** What to do **
Exactly the lines from the line with "of the specimen." to the line with "imported = [obj" should be extracted, both included, with no other lines.

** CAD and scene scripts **

====================

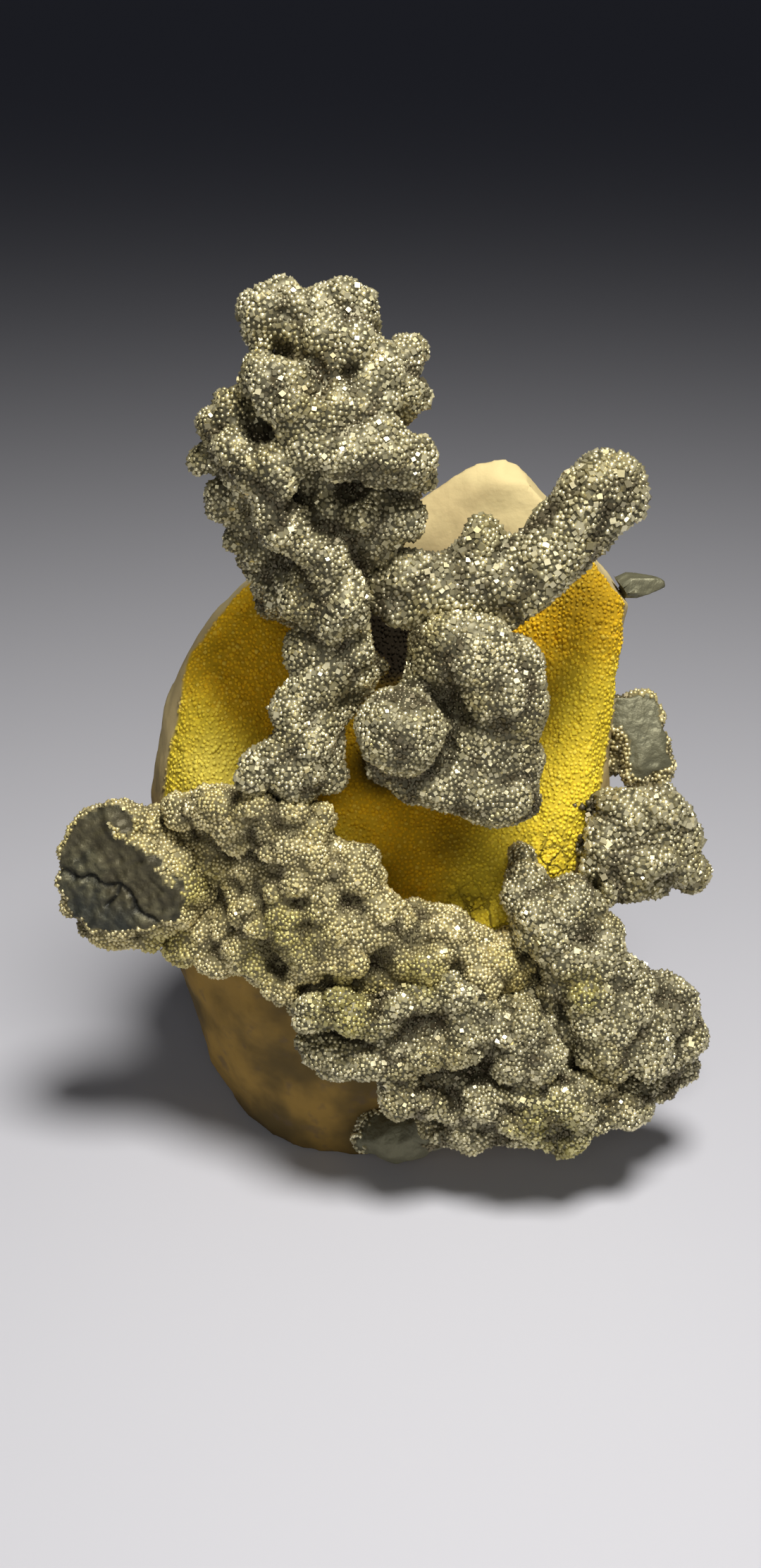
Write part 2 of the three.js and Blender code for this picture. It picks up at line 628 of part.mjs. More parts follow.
const specimen = new THREE.Group();
const stone = stoneSolids();
specimen.add(meshOf("ochre_stone", stone.solid.subtract(beyond(restingFlat)), ochre));

// Each growth is cut back by the stone and by the growths before it, and the crumbs of a cut are dropped.
const neighbours = [stone.swollen];
for (const [name, growth] of Object.entries(growths)) {
  const { solid, swollen } = growthSolids(growth);
  let cut = neighbours.reduce((rest, neighbour) => rest.subtract(neighbour), solid);
  if (growth === leftArm) cut = cut.subtract(beyond(armBreak));
  if (growth === sidePlate) cut = cut.subtract(beyond(plateBreak));
  if (growth === crust) cut = cut.subtract(growthSolids(crustPits).solid);
  const largest = cut.decompose().sort((a, b) => b.volume() - a.volume())[0];
  specimen.add(meshOf(name, largest, pyrite));
  neighbours.push(swollen);
}

// The origin goes under the middle of the specimen.
const middle = new THREE.Box3().setFromObject(specimen).getCenter(new THREE.Vector3());
specimen.position.set(-middle.x, -middle.y, 0);

export default specimen;
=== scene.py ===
# %% [markdown]
# # A pyrite specimen
#
# A mass of pyrite has grown in lobes and ledges over the lip of a hollow ochre stone. Its solids come
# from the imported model. They have the right outline and the main lobes, but none of the crystals, so each
# solid is replaced here by a finer piece of the same form.

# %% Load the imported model
import math

import bmesh
import bpy
import numpy as np
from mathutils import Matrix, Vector
from mathutils.bvhtree import BVHTree


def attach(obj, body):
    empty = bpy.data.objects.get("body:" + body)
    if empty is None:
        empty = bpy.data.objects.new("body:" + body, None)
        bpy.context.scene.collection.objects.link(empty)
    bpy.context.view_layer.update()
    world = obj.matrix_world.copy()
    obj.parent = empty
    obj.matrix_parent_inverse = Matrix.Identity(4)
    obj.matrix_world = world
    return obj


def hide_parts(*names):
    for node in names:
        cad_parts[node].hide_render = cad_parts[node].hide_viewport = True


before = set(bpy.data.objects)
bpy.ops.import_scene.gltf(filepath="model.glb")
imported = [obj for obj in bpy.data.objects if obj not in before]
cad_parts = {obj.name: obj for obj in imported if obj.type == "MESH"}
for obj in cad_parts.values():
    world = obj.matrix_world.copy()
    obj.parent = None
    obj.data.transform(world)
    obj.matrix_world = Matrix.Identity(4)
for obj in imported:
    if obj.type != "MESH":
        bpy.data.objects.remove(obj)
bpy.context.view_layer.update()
scene = bpy.context.scene
MM = 0.001  # metres in a millimetre
print("solids:", sorted(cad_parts))

# %% [markdown]
# ## An even ground for the crystals
#
# A solid's facets are long and uneven, so they can't bend or carry fine detail. Subdividing them would
# keep their uneven lengths. A voxel remesh lays an even skin of small faces over the solid instead, and a
# few rounds of smoothing take off the facets' edges. Every growth and the stone start from such a skin.

# %% A smooth, even copy of a solid
WELD = 0.001  # corners this close, in mm, are one corner
SOFTNESS = 0.5


def linked(name, mesh):
    """A new object in the scene, at the origin."""
    made = bpy.data.objects.new(name, mesh)
    scene.collection.objects.link(made)
    return made


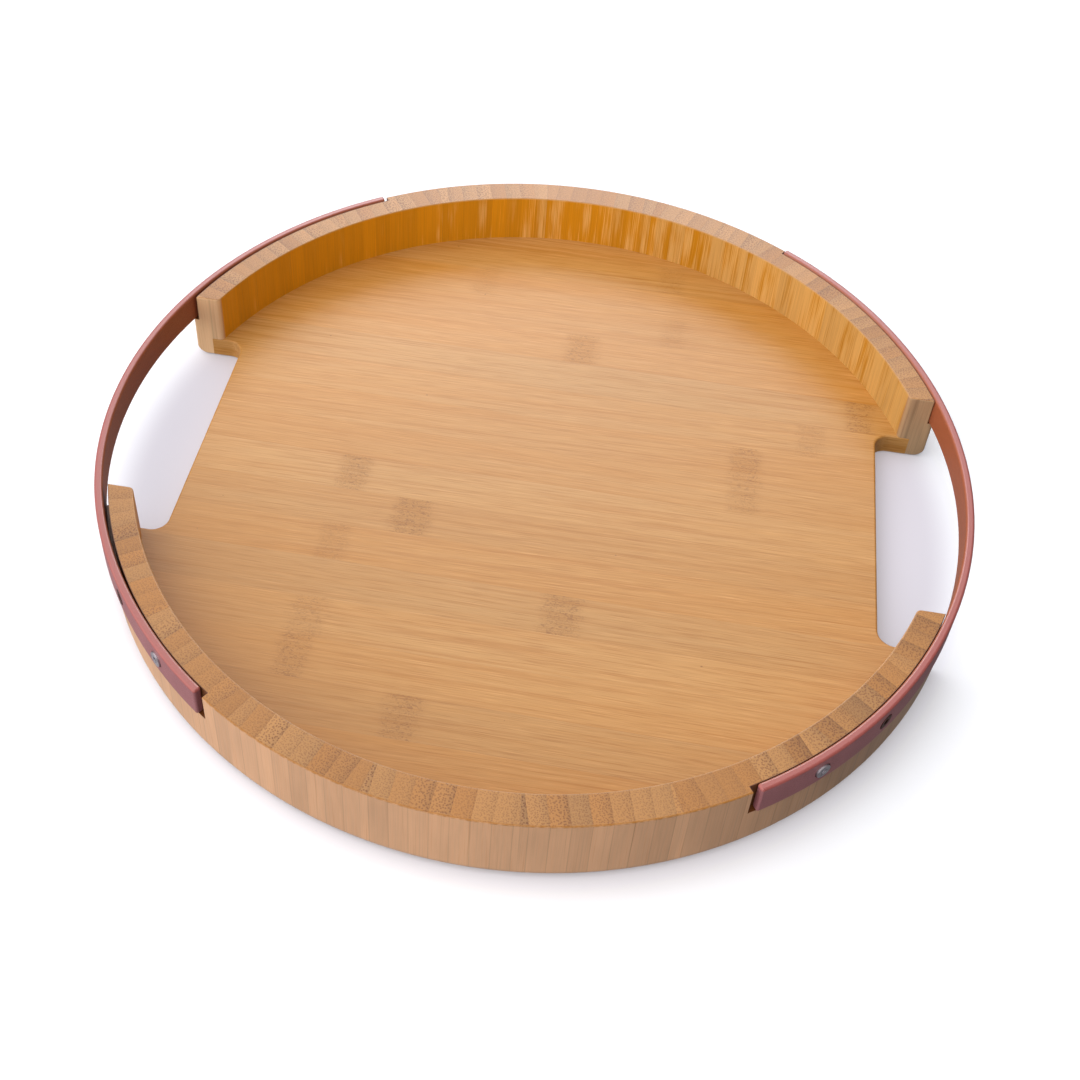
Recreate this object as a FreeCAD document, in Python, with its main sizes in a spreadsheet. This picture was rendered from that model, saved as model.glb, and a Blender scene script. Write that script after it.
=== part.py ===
# Round serving tray of laminated bamboo with two leather strap handles.
#
# The rim is a ring of mitred bamboo blocks with upright grain.  A notch on each side (+X and -X)
# cuts through rim and floor and splits the ring into a back rail and a front rail.  The floor is
# a board of two plies of flat bamboo strips that run from handle to handle, and its edge sits in
# a groove round the inside of the rim.  A leather strap bridges each notch: its ends lie in a
# rebate in the outer face of the rails and are held by two screws each.
#
# Frame: origin at the middle of the underside, +X to the right-hand strap, +Y to the back rail,
# +Z up, millimetres.
import FreeCAD, Part
import math
import os

import Sketcher
from FreeCAD import Placement, Rotation, Vector

doc = FreeCAD.newDocument("serving_tray")

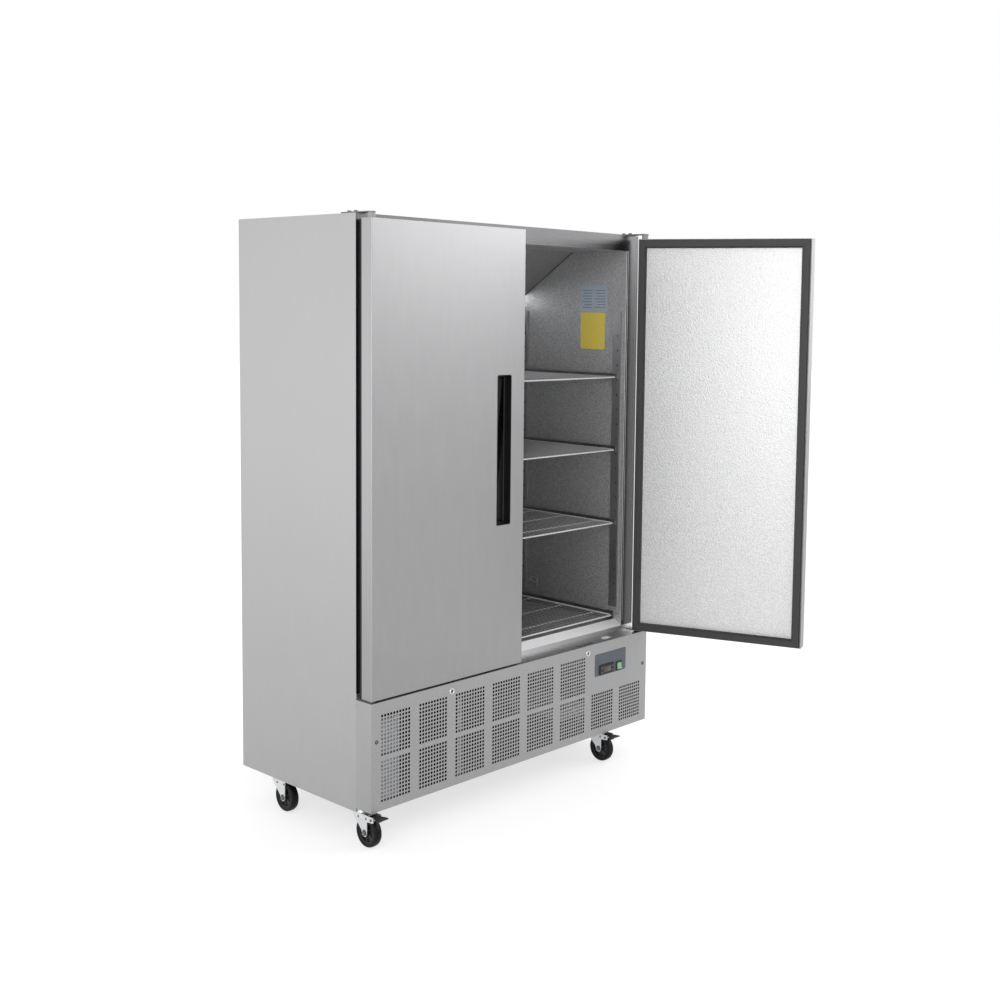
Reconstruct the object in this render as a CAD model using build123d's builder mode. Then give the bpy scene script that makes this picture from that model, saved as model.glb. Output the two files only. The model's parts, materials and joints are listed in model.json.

====================

** Problem solution **
// The origin goes under the middle of the specimen.
const middle = new THREE.Box3().setFromObject(specimen).getCenter(new THREE.Vector3());
specimen.position.set(-middle.x, -middle.y, 0);

export default specimen;
=== scene.py ===
# %% [markdown]
# # A pyrite specimen
#
# A mass of pyrite has grown in lobes and ledges over the lip of a hollow ochre stone. Its solids come
# from the imported model. They have the right outline and the main lobes, but none of the crystals, so each
# solid is replaced here by a finer piece of the same form.

# %% Load the imported model
import math

import bmesh
import bpy
import numpy as np
from mathutils import Matrix, Vector
from mathutils.bvhtree import BVHTree


def attach(obj, body):
    empty = bpy.data.objects.get("body:" + body)
    if empty is None:
        empty = bpy.data.objects.new("body:" + body, None)
        bpy.context.scene.collection.objects.link(empty)
    bpy.context.view_layer.update()
    world = obj.matrix_world.copy()
    obj.parent = empty
    obj.matrix_parent_inverse = Matrix.Identity(4)
    obj.matrix_world = world
    return obj


def hide_parts(*names):
    for node in names:
        cad_parts[node].hide_render = cad_parts[node].hide_viewport = True


before = set(bpy.data.objects)
bpy.ops.import_scene.gltf(filepath="model.glb")
imported = [obj for obj in bpy.data.objects if obj not in before]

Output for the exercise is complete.